8. jwells89 ◴[18 Oct 24 22:50 UTC] No.41884198[source]▶

>>41882049 (TP) #

Spinning up a VPS for things like this is tempting to me too, but not having done significant backend work in over a decade my worry would be with administering it — namely keeping it up to date, secure, and configured correctly (initial setup is easy). What's the popular way of handling that these days?

replies(1): >>41886233 #

9. metabeard ◴[18 Oct 24 23:04 UTC] No.41884286{3}[source]▶

>>41883366 #

S3 is acting as a backup, not a data store. The SQLite file is local to the app. This recent post discusses the tradeoffs in more detail and includes metrics. https://fractaledmind.github.io/2024/10/16/sqlite-supercharg...

10. mtlynch ◴[19 Oct 24 00:16 UTC] No.41884605{3}[source]▶

>>41883366 #

Thanks for the feedback!

Can you share a bit more about why you feel it's deceptive?

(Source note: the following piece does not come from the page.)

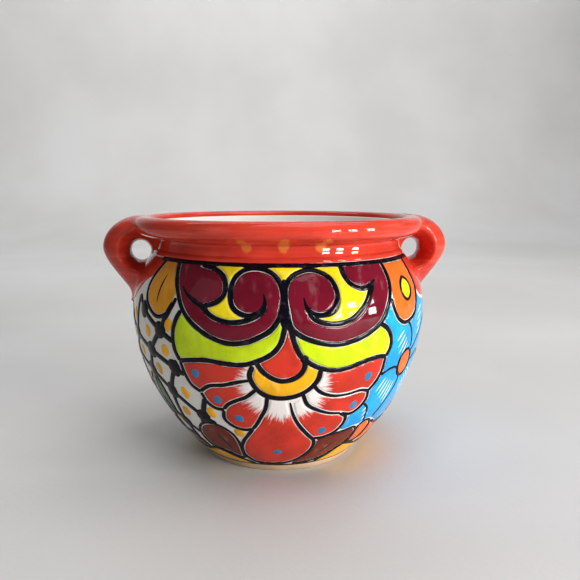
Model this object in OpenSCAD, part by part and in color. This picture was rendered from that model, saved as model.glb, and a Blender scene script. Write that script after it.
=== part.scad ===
// Glazed pottery planter with a rolled collar and two strap handles.
// The origin is on the table under the middle of the pot, +Z is up and the handles lie along X.

/* [Bowl] */
// Diameter of the belly at its widest
belly_d = 181; // [150:1:230]
// Height of the widest part above the table
belly_z = 92; // [75:1:120]
// Height of the shoulder, from the widest part up to the neck
shoulder_h = 35; // [26:1:50]
// Diameter of the neck, where the shoulder meets the collar
neck_d = 154; // [126:1:172]
// Diameter of the bowl's underside, on the foot ring
base_d = 100.5; // [80:1:125]
// Thickness of the clay wall
wall = 7.5; // [5:0.5:10]
// Thickness of the floor
floor_t = 8; // [5:0.5:14]
// Diameter of the flat part of the floor inside
floor_d = 66; // [40:1:76]

/* [Foot ring] */
// Diameter of the ring where it stands on the table
foot_d = 97; // [76:1:120]
// Height of the ring
foot_h = 4; // [2:0.5:8]
// Width of the ring's standing face
foot_w = 9; // [5:0.5:14]

/* [Collar] */
// Height of the collar, from the neck to the crest of the lip
collar_h = 21; // [17:1:32]
// Diameter over the flared lip
lip_d = 177.6; // [160:1:215]
// Radius of the lip's rolled edge
lip_round = 5.2; // [4:0.1:6]
// Width of the lip, from its outer edge to the mouth
lip_w = 11; // [9:0.5:14]
// Thickness of the clay where the throat opens out into the lip
flare_t = 4.2; // [3:0.1:6]
// How far the throat draws in from the neck
throat_in = 1.8; // [0:0.1:5]

/* [Handles] */
// How far a handle stands out past the lip
handle_reach = 19; // [14:0.5:26]
// Distance from the crest of the lip down to a handle's widest reach
handle_drop = 19; // [15:0.5:24]
// Distance from the crest of the lip down to the tip of a handle's tail
tail_drop = 55; // [44:1:66]
// Width of a handle where it joins the pot
handle_w = 44; // [28:1:56]
// Width of the tip of a handle's tail
tail_w = 4; // [2:0.5:16]
// Diameter of the hole through a handle, at its narrowest
eye_d = 12; // [8:0.5:16]
// How far the hole widens towards its two ends
eye_flare = 6; // [2:0.5:8]
// Distance from the neck's surface to the hole's middle
eye_out = 8.2; // [6.5:0.1:12]
// Distance from the crest of the lip down to the hole's middle
eye_drop = 21.2; // [17:0.2:26]

/* [Glaze] */
// Width of the raised black band round the neck
band_w = 2.6; // [2:0.2:6]
// Height that the band stands proud of the clay
band_t = 0.6; // [0.4:0.1:1.2]
// Angle from the front middle to the band's end on the left
band_left = 61; // [40:1:75]
// Angle from the front middle to the band's end on the right
band_right = 69; // [40:1:75]
// Thickness of the white glaze inside the pot
lining_t = 0.8; // [0.4:0.1:1.5]
// Distance from the crest of the lip down to the edge of the white glaze
lining_drop = 3.8; // [2.5:0.1:7]

/* [Hidden] */

CLAY = "#c98f62";
RED = "#d2371f";
BLACK = "#14141a";
WHITE = "#f3f1ec";

$fn = 128;
STEPS = 14; // straight pieces in each curve of a profile
LEVELS = 14; // levels in a handle's lower part, and in its upper part
SIDES = 24; // straight pieces round one level of a handle
EDGE = 7.5; // height over which a handle's top rounds over

belly_r = belly_d / 2;
neck_r = neck_d / 2;
base_r = base_d / 2;
lip_r = lip_d / 2;
neck_z = belly_z + shoulder_h;
rim_z = neck_z + collar_h;
floor_z = foot_h + floor_t;
mouth_r = lip_r - lip_w;

// A cubic curve from a to d, with b and c as its handles
function curve_at(a, b, c, d, t) =
    a * pow(1 - t, 3) + b * 3 * t * pow(1 - t, 2) + c * 3 * t * t * (1 - t) + d * pow(t, 3);
function curve(a, b, c, d, n = STEPS) = [for (i = [0:n]) curve_at(a, b, c, d, i / n)];
function drop_first(points) = [for (i = [1:len(points) - 1]) points[i]];
function reversed(points) = [for (i = [len(points) - 1:-1:0]) points[i]];

// Profiles are lists of [radius, height], from the lowest point to the highest

// Outside of the bowl: a full flank up to the belly, then a round shoulder in to the neck
flank_pull = 18.5;
outer_flank = curve([base_r, foot_h], [base_r + flank_pull, foot_h + flank_pull],
                    [belly_r, belly_z * 0.58], [belly_r, belly_z]);
outer_shoulder = curve([belly_r, belly_z], [belly_r, belly_z + shoulder_h * 0.4],
                       [neck_r + shoulder_h * 0.28, neck_z - shoulder_h * 0.32], [neck_r, neck_z]);
bowl_outside = concat(outer_flank, drop_first(outer_shoulder));

// Inside of the bowl: a flat floor that turns up into the wall
inner_belly_r = belly_r - wall;
inner_neck_r = neck_r - wall;
inner_flank = curve([floor_d / 2, floor_z], [floor_d / 2 + 25, floor_z],
                    [inner_belly_r, belly_z * 0.55], [inner_belly_r, belly_z], 20);
inner_shoulder = curve([inner_belly_r, belly_z], [inner_belly_r, belly_z + shoulder_h * 0.36],
                       [inner_neck_r + shoulder_h * 0.22, neck_z - shoulder_h * 0.3],
                       [inner_neck_r, neck_z]);
bowl_inside = concat(inner_flank, drop_first(inner_shoulder));

// The collar: a hollow throat, a flared lip with a rolled edge, and a dished mouth
round_r = lip_r - lip_round;
round_z = rim_z - lip_round;
throat_r = neck_r - throat_in;
FLARE_ANGLE = 55; // angle under the middle of the roll at which the throat runs into it
flare_end = [round_r, round_z] + lip_round * [cos(FLARE_ANGLE), -sin(FLARE_ANGLE)];
throat_z = neck_z + (flare_end[1] - neck_z) * 0.6;
flare_pull = (flare_end[0] - throat_r) * 0.5;
THROAT_STEPS = 6; // straight pieces in the throat's lower half
throat_outside = concat(
    curve([neck_r, neck_z], [neck_r - throat_in * 0.7, neck_z + collar_h * 0.08],
          [throat_r, throat_z - collar_h * 0.12], [throat_r, throat_z], THROAT_STEPS),
    drop_first(curve([throat_r, throat_z], [throat_r, throat_z + (flare_end[1] - throat_z) * 0.6],
                     flare_end - flare_pull * [sin(FLARE_ANGLE), cos(FLARE_ANGLE)], flare_end, 12)));
lip_outside = concat(
    throat_outside,
    [for (a = [-40:15:80]) [round_r + lip_round * cos(a), round_z + lip_round * sin(a)]],
    [[round_r, rim_z]]);
mouth_z = rim_z - lining_drop;
lip_inside = curve([mouth_r, mouth_z], [mouth_r + (round_r - mouth_r) * 0.1, rim_z - lining_drop * 0.3],
                   [mouth_r + (round_r - mouth_r) * 0.3, rim_z], [round_r, rim_z], 8);

// A point drawn in from a profile's point, square to the profile there
function drawn_in(profile, i, depth) =
    let (run = profile[i + 1] - profile[i - 1])
    profile[i] + depth * [-run[1], run[0]] / norm(run);

// A point of the throat's inside, as far in as the clay is thick there
function throat_inside_at(i) =
    drawn_in(throat_outside, i, wall + (flare_t - wall) * min(1, i / THROAT_STEPS));
throat_inside = concat(
    [[inner_neck_r, neck_z]],
    [for (i = [1:len(throat_outside) - 2])
        let (p = throat_inside_at(i))
        if (p[1] > neck_z + 1 && p[1] < mouth_z - 1 && p[0] < mouth_r - 1) p],
    [[mouth_r, mouth_z]]);

// Radius of the bowl's outside at a height
function bowl_r_at(z) = lookup(z, [for (p = bowl_outside) [p[1], p[0]]]);

// Closes a profile onto the axis, as a solid of revolution
module turned(profile) {
    low = profile[0][1];
    high = profile[len(profile) - 1][1];
    rotate_extrude() polygon(concat([[0, low]], profile, [[0, high]]));
}

// Everything inside the pot's outer skin
module pot_body() {
    turned(bowl_outside);
    turned(lip_outside);
}

module bowl() {
    color(CLAY)
    difference() {
        turned(bowl_outside);
        turned(concat(bowl_inside, [[inner_neck_r, neck_z + 1]]));
    }
}

module foot_ring() {
    inner_r = foot_d / 2 - foot_w;
    color(CLAY)
    rotate_extrude()
    polygon([[inner_r, 0], [foot_d / 2, 0], [base_r, foot_h], [inner_r - 2, foot_h]]);
}

module collar() {
    color(RED)
    rotate_extrude()
    polygon(concat(lip_outside, drop_first(reversed(lip_inside)), drop_first(reversed(throat_inside))));
}

// A handle's outline in the XZ plane, from the tip of its tail out to its reach and in to the crest
reach_x = lip_r + handle_reach;
reach_z = rim_z - handle_drop;
tail_z = rim_z - tail_drop;
tail_x = bowl_r_at(tail_z);
root_x = neck_r - 12;
handle_outline = concat(
    curve([tail_x - 1, tail_z], [tail_x + 2, tail_z + tail_drop * 0.2],
          [reach_x, reach_z - handle_drop * 0.5], [reach_x, reach_z], LEVELS),
    drop_first(curve([reach_x, reach_z], [reach_x, reach_z + handle_drop * 0.5],
                     [lip_r + 9, rim_z + 0.6], [round_r, rim_z + 0.3], LEVELS)));

// Half of a handle's width at a height: full at the reach, rounded in to the crest and the tail
function half_width(z) =
    let (over = max(0, z - rim_z + EDGE) / (EDGE + 0.8),
         up = min(1, (z - tail_z) / (reach_z - tail_z)))
    max(tail_w / 2, handle_w / 2 * pow(sin(90 * up), 0.6)) * sqrt(1 - over * over);

// One level of a handle: a blunt oval that grows out of the pot's axis side
function level(i) =
    let (tip = handle_outline[i], half = half_width(tip[1]))
    [for (k = [0:SIDES])
        let (a = 180 * k / SIDES - 90)
        [root_x + (tip[0] - root_x) * pow(cos(a), 0.8), half * sign(a) * pow(abs(sin(a)), 0.8), tip[1]]];

module ear() {
    count = len(handle_outline);
    row = SIDES + 1;
    skin = [for (i = [0:count - 2], k = [0:SIDES])
        let (a = i * row + k, b = i * row + (k + 1) % row)
        [a, a + row, b + row, b]];
    ends = [[for (k = [0:SIDES]) k], [for (k = [SIDES:-1:0]) (count - 1) * row + k]];
    polyhedron([for (i = [0:count - 1]) each level(i)], concat(skin, ends));
}

// The hole runs along Y, narrow in the middle and wide at both ends
module eye() {
    half_length = handle_w / 2;
    side = [for (i = [-6:6]) [eye_d / 2 + eye_flare * pow(i / 6, 2) * 1.6, i / 6 * half_length]];
    translate([neck_r + eye_out, 0, rim_z - eye_drop])
    rotate([90, 0, 0])
    rotate_extrude() polygon(concat([[0, -half_length]], side, [[0, half_length]]));
}

// A handle stops where it meets the pot's skin, and leaves the mouth clear
module handle() {
    difference() {
        ear();
        eye();
        pot_body();
        translate([0, 0, rim_z - lip_round]) cylinder(r = round_r, h = 2 * lip_round);
    }
}

module left_handle() {
    color(RED)
    mirror([1, 0, 0])
    handle();
}

module right_handle() {
    color(RED)
    handle();
}

// The black band runs just under the seam between bowl and collar, and breaks off beside the handles
module neck_band() {
    low = [bowl_r_at(neck_z - band_w), neck_z - band_w];
    backing = concat([low], [for (p = bowl_outside) if (p[1] > low[1] + 0.2) p]);
    color(BLACK)
    for (side = [0, 180])
    rotate([0, 0, side - 90 - band_left])
    rotate_extrude(angle = band_left + band_right)
    polygon(concat(backing, reversed([for (p = backing) p + [band_t, band_t * 0.5]])));
}

// The white glaze lines the floor, the wall and the throat, up to an edge under the lip
module lining() {
    outside = concat(bowl_inside, drop_first(throat_inside));
    inside = concat(
        [for (p = bowl_inside) p[1] < belly_z
            ? p + lining_t * [-(p[1] - floor_z) / (belly_z - floor_z), 1 - (p[1] - floor_z) / (belly_z - floor_z)]
            : p - [lining_t, 0]],
        [for (i = [1:len(throat_inside) - 2]) drawn_in(throat_inside, i, lining_t)],
        [[mouth_r - lining_t, mouth_z]]);
    color(WHITE)
    rotate_extrude()
    polygon(concat([[0, floor_z]], outside, reversed(inside), [[0, floor_z + lining_t]]));
}

bowl();
foot_ring();
collar();
left_handle();
right_handle();
neck_band();
lining();
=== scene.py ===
"""Builds the looks of a hand-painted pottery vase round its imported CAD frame.

Heights and lengths are in millimetres inside the script, and angles in degrees from the painted
front's middle, positive towards the right handle. Meshes are made in metres.
"""
from math import cos, pi, radians, sin

import bpy
import numpy as np
from bpy.props import FloatProperty, FloatVectorProperty, IntProperty, PointerProperty
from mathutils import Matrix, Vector


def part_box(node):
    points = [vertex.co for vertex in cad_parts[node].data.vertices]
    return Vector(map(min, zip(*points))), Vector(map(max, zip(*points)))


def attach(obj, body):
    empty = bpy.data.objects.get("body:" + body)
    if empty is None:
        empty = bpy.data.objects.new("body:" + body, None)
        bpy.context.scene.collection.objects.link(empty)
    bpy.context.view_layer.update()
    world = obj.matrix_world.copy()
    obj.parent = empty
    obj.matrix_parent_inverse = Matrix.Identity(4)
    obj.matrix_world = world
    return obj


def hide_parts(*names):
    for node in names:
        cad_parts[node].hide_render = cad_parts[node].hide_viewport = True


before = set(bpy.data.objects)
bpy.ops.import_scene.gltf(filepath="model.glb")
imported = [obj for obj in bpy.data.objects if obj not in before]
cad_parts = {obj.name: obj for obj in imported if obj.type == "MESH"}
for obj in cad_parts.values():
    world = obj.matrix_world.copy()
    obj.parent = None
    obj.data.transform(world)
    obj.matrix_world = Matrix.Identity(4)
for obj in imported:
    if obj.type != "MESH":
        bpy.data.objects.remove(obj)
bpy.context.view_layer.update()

bl_info = {
    "name": "Painted Pottery Vase",
    "version": (1, 0, 0),
    "blender": (4, 5, 0),
    "location": "View3D > Sidebar > Vase",
    "description": "Throws, glazes and paints a two-handled pottery vase",
    "category": "Object",
}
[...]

The point I was trying to make is that database servers are relatively complex and expensive. S3 is still a server, but it's static storage, which is about as simple and cheap as it gets for a remote service.

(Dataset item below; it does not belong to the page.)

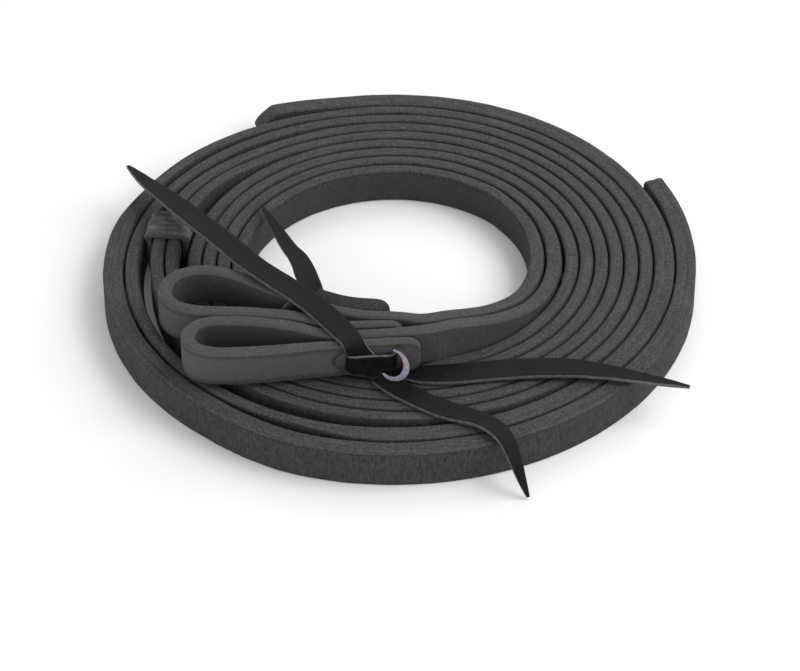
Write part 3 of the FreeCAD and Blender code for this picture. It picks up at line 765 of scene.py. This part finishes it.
def curl_rows():
    """Crescent round the second hole, widest in its middle."""
    count = 12
    rows = []
    for k in range(count + 1):
        share = k / count
        a = math.radians(86.0 - 226.0 * share)
        rows.append((-1.7 + 4.5 * math.cos(a), -65.0 - 0.6 * math.sin(math.pi * share),
                     20.9 + 5.6 * math.sin(a), 1.2 + 2.4 * math.sin(math.pi * share ** 1.15), (0, 1, 0)))
    return rows


# the lace's pale core, where it curls out of the second hole
curl = lace_mesh("front_lace_curl", curl_rows(), 7.0, thickness=2.5, cup=0.0)
finish_piece(curl, LACE_CORE, "coil")

# slack bights of lace between the legs of each loop
SLACK_FRONT = [
    (-21.6, -60.3, 24.6, 1.6, (0.1, 1, 0)), (-24.4, -60.6, 26.2, 1.7, (0.1, 1, 0)),
    (-27.4, -60.6, 25.4, 1.8, (0.1, 1, 0)), (-28.9, -60.6, 22.4, 1.8, (0.1, 1, 0)),
    (-27.2, -60.6, 19.4, 1.8, (0.1, 1, 0)), (-23.0, -60.3, 18.4, 1.6, (0.1, 1, 0)),
]
SLACK_REAR = [
    (-33.4, -41.9, 26.9, 2.4, (1, 0.4, 0)), (-34.6, -42.4, 26.7, 3.0, (1, 0.4, 0)),
    (-36.0, -43.2, 25.6, 3.4, (1, 0.3, 0)), (-37.0, -44.0, 23.2, 3.4, (1, 0.2, 0)),
    (-37.0, -44.4, 19.6, 3.2, (1, 0.2, 0)), (-36.4, -44.4, 16.6, 2.6, (1, 0.2, 0)),
]
for name, rows, seed in (("front_lace_slack", SLACK_FRONT, 8.0), ("rear_lace_slack", SLACK_REAR, 9.0)):
    slack = lace_mesh(name, rows, seed, thickness=1.1, cup=0.0)
    finish_piece(slack, LACE_LEATHER, "coil")


# ---------------------------------------------------------------- keeper
def rounded_outline(x0, x1, z0, z1, low_r, top_r):
    """Closed rounded rectangle from its lower right corner round: x, z and the outward direction."""
    rows = []
    for cx, cz, first, r in ((x1, z0, -90, low_r), (x1, z1, 0, top_r), (x0, z1, 90, top_r),
                             (x0, z0, 180, low_r)):
        mx = cx - r if cx == x1 else cx + r
        mz = cz + r if cz == z0 else cz - r
        for k in range(7):
            a = math.radians(first + 15.0 * k)
            rows.append((mx + r * math.cos(a), mz + r * math.sin(a), math.cos(a), math.sin(a)))
    out = []
    for n, row in enumerate(rows):
        out.append(row)
        if n % 7 == 6:
            nxt = rows[(n + 1) % len(rows)]
            for k in range(1, 7):
                out.append((row[0] + (nxt[0] - row[0]) * k / 7, row[1] + (nxt[1] - row[1]) * k / 7,
                            row[2], row[3]))
    return out


def keeper_section():
    """Section across the band, along the outside face with its grooves and back along the inside face:
    place across (-1 to 1), layer (1 outside, 0 inside), depth below the surface, value of cut."""
    columns = 44
    section = []
    for k in range(columns + 1):
        u = k / columns * 2 - 1
        rounding = 0.8 * max(0.0, (abs(u) - 0.82) / 0.18) ** 2
        groove = max(math.exp(-((u - place) / 0.09) ** 2) for place in (-0.66, -0.23, 0.2, 0.62))
        section.append((u, 1.0, rounding + 0.4 * groove, 0.0 if abs(u) < 0.93 else 1.0))
    section.append((1.0, 0.0, 0.0, 1.0))
    for k in range(1, 8):
        section.append((1.0 - 2 * k / 8, 0.0, 0.0, -1.0))
    section.append((-1.0, 0.0, 0.0, 1.0))
    return section


def make_keeper():
    """Soft band round the pair with shallow grooves running round it. It widens towards its top, where
    the crown is."""
    wall = 1.8
    half_angle = 4.7
    crown_height = 0.8
    flare = 1.6
    flare_from = 12.2
    inner = inner_radius(KEEPER_TURN) - CLEAR
    outer = front_radius(KEEPER_TURN) + THICK + CLEAR
    low, high = 0.0, 2.2 + WIDTH + 0.3 + wall
    outside = rounded_outline(inner - wall, outer + wall, low, high, 2.0, 4.2)
    inside = rounded_outline(inner - 0.1, outer + 0.1, low + wall, high - wall + 0.2, 0.5, 1.0)
    middle = (inner + outer) / 2
    section = keeper_section()
    rings = []
    grain = []
    cut = []
    turn = 0.0
    for n, (ox, oz, nx, nz) in enumerate(outside):
        if n:
            turn += math.dist(outside[n - 1][:2], (ox, oz))
        ix, iz = inside[n][:2]
        crown = crown_height * max(0.0, nz) * math.cos((ox - middle) / 5.6)
        ring = []
        for u, layer, depth, edge in section:
            uneven = 0.12 * wander(turn, u * 5.0, 8.0, 4.0) + crown
            reach = uneven - depth if layer else 0.0
            x = (ox if layer else ix) + nx * reach
            if layer:
                spread = flare * ease((oz - flare_from) / 3.4) * ease(abs(x - middle) / 6.0)
                x += math.copysign(spread, x - middle)
            z = max(0.0, (oz if layer else iz) + nz * reach)
            a = math.radians(KEEPER_TURN % 360.0 + half_angle * (u + 0.05 * wander(turn, 0.0, 9.0, 6.0)))
            ring.append((x * math.cos(a), x * math.sin(a), z))
            grain.append((turn, u * 6.5, layer * 3.0))
            cut.append(edge)
        rings.append(ring)
    obj = build_mesh("keeper_band", rings, grain, cut, closed=True, sharp=55.0)
    finish_piece(obj, KEEPER_LEATHER, "keeper", "keeper")


make_keeper()


# ---------------------------------------------------------------- floor and light
def make_floor():
    mesh = bpy.data.meshes.new("floor")
    mesh.from_pydata([(-3, -3, 0), (3, -3, 0), (3, 3, 0), (-3, 3, 0)], [], [(0, 1, 2, 3)])
    m = Nodes("floor")
    m.shader.inputs["Base Color"].default_value = (0.93, 0.93, 0.93, 1.0)
    m.shader.inputs["Roughness"].default_value = 0.9
    m.shader.inputs["Specular IOR Level"].default_value = 0.1
    mesh.materials.append(m.material)
    linked("floor", mesh)


def area_light(name, place, target, size, power):
    data = bpy.data.lights.new(name, "AREA")
    data.shape = "RECTANGLE"
    data.size, data.size_y = size
    data.energy = power
    obj = linked(name, data)
    obj.location = place
    direction = Vector(target) - Vector(place)
    obj.rotation_euler = direction.to_track_quat("-Z", "Y").to_euler()


make_floor()
area_light("key", (0.75, -0.1, 0.85), (0, 0, 0), (0.8, 0.8), 8.0)
area_light("front", (0.1, -1.25, 0.6), (0, 0, 0.01), (0.9, 0.5), 2.7)
area_light("left", (-1.1, -0.45, 0.26), (0, 0, 0.02), (0.8, 0.2), 2.6)
area_light("back", (0.35, 1.0, 0.8), (0, 0, 0), (1.0, 0.6), 4.5)

world = bpy.data.worlds.new("studio")
world.use_nodes = True
background = world.node_tree.nodes["Background"]
background.inputs["Color"].default_value = (1.0, 1.0, 1.0, 1.0)
background.inputs["Strength"].default_value = 0.55
scene.world = world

Was it that I could have been clearer about the distinction? Or was the distinction clear but feels like not a big difference?

replies(1): >>41885044 #

11. mtlynch ◴[19 Oct 24 00:31 UTC] No.41884669{3}[source]▶

>>41883489 #

Cool, glad to hear it was useful!

12. ◴[19 Oct 24 01:54 UTC] No.41885044{4}[source]▶

>>41884605 #

13. ggpsv ◴[19 Oct 24 07:19 UTC] No.41886233[source]▶

>>41884198 #

Every case is different but as a baseline, you could use Ubuntu or Debian for automatic security upgrades via unattended-upgrades[0], harden ssh by allowing only pubkey authentication, disallow all public incoming connections in the firewall except for https traffic if you're serving a public service, everything else (ssh, etc) can go over wireguard (tailscale makes this easy). Use a webserver like nginx or caddy for tls termination, serving static assets, and proxying requests to an application listening on localhost or wireguard.

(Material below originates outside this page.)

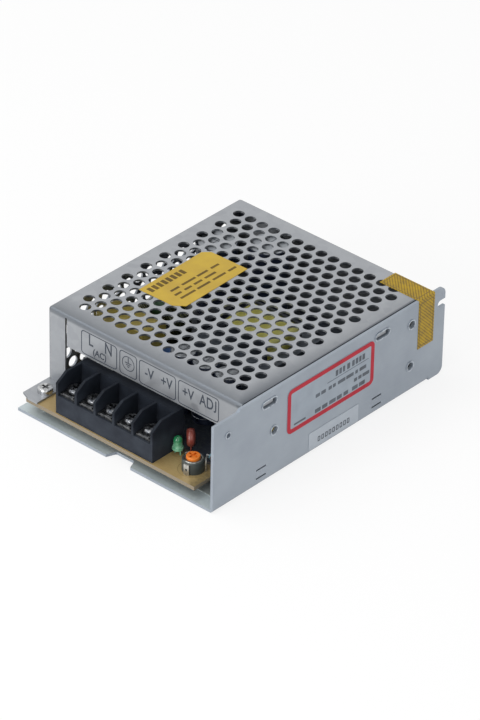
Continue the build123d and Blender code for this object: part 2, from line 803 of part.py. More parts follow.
def ring_winding(outer, inner, width, sweep, start):
    """Wire wound round part of a ring core, from one angle on, in degrees."""
    window = Rectangle(outer - inner, width)
    wrap = Rectangle(outer - inner + 2 * choke_wire, width + 2 * choke_wire)
    wrap = fillet(wrap.vertices(), choke_wire)
    band = Plane.XZ * Pos((outer + inner) / 2, 0) * (wrap - window)
    return Rot(0, 0, start) * revolve(band, Axis.Z, sweep)


def line_choke():
    """Core and two windings of the line choke, which stands with its hole facing the terminals."""
    seat = Pos(*on_board(line_choke_place), board_top + line_choke_outer + choke_wire) * Rot(90, 0, 0)
    ring = (line_choke_outer, line_choke_inner, line_choke_width)
    start = -line_choke_sweep / 2
    windings = [seat * ring_winding(*ring, line_choke_sweep, angle) for angle in (start, start + 180)]
    return seat * ring_core(*ring), windings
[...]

[0]: https://wiki.debian.org/UnattendedUpgrades

14. lucw ◴[19 Oct 24 12:22 UTC] No.41887406{3}[source]▶

>>41883032 #

I went through this around a year ago. I wanted to postgres for django apps, and I didn't want to pay the insane prices required by cloud providers for a replicated setup. I wanted a replicated setup on hetzner VMs and I wanted full control over the backup process. I wanted the deployment to be done using ansible, and I wanted my database servers to be stateless. If you vaporize both my heztner postgres VMs simultaneously, I lose one minute of data. (If I just lose the primary I probably lose less than a second of data due to realtime replication).

I'll be honest it's not documented as well as it could, some concepts like the archive process and the replication setup took me a while to understand. I also had trouble understanding what roles the various tools played. Initially I thought I could roll my own backup but then later deployed pgBackrest. I deployed and destroyed VMs countless times (my ansible playbook does everything from VM creation on proxmox / hetzner API to installing postgres, setting up replication).

What is critical is testing your backup and recovery. Start writing some data. Blow up your database infra. See if you can recover. You need a high degree of automation in your deployment in order to gain confidence that you won't lose data.

My deployment looks like this: * two Postgres 16 instances, one primary, one replica (realtime replication) * both on Debian 12 (most stable platform for Postgres according to my research) * ansible playbooks for initial deployment as well as failover * archive file backups to rsync.net storage space (with zfs snapshots) every minute * full backups using pgBackrest every 24hrs, stored to rsync.net, wasabi, and hetzner storage box.

As you can guess, it was kind of a massive investment and forced me to become a sysadmin / DBA for a while (though I went the devops route with full ansible automation and automated testing). I gained quite a bit of knowledge which is great. But I'll probably have to re-design and seriously test at the next postgres major release. Sometimes I wonder whether I should have just accepted the cost of cloud postgres deployments.

replies(1): >>41889313 #

15. LVB ◴[19 Oct 24 17:48 UTC] No.41889313{4}[source]▶

>>41887406 #

I've got a less robust version of this (also as Ansible -> Hetzner) that I've toyed with. I'm often tempted to progress it, but I've realized it is a distraction. I say that about me, and not too negatively. I know that I want to get some apps done, but the sysadmin-y stuff is pretty fun and alluring but it can chew up a lot of time.

Currently I'm viewing the $19 plan from Neon as acceptable (I just look in my Costco cart for comparison) for me now. Plus, I'm getting something for my money beyond not having to build it myself: branching. This has proved way handier than I'd expected as a solo dev and I use it all the time. A DIY postgres wouldn't have that, at least not as cleanly.

If charges go much beyond the $19 and it is still just me faffing about, I'll probably look harder at the DIY PG. OTOH if there is good real world usage and/or $ coming in, then it's easier to view Neon as just a cost of business (within reason).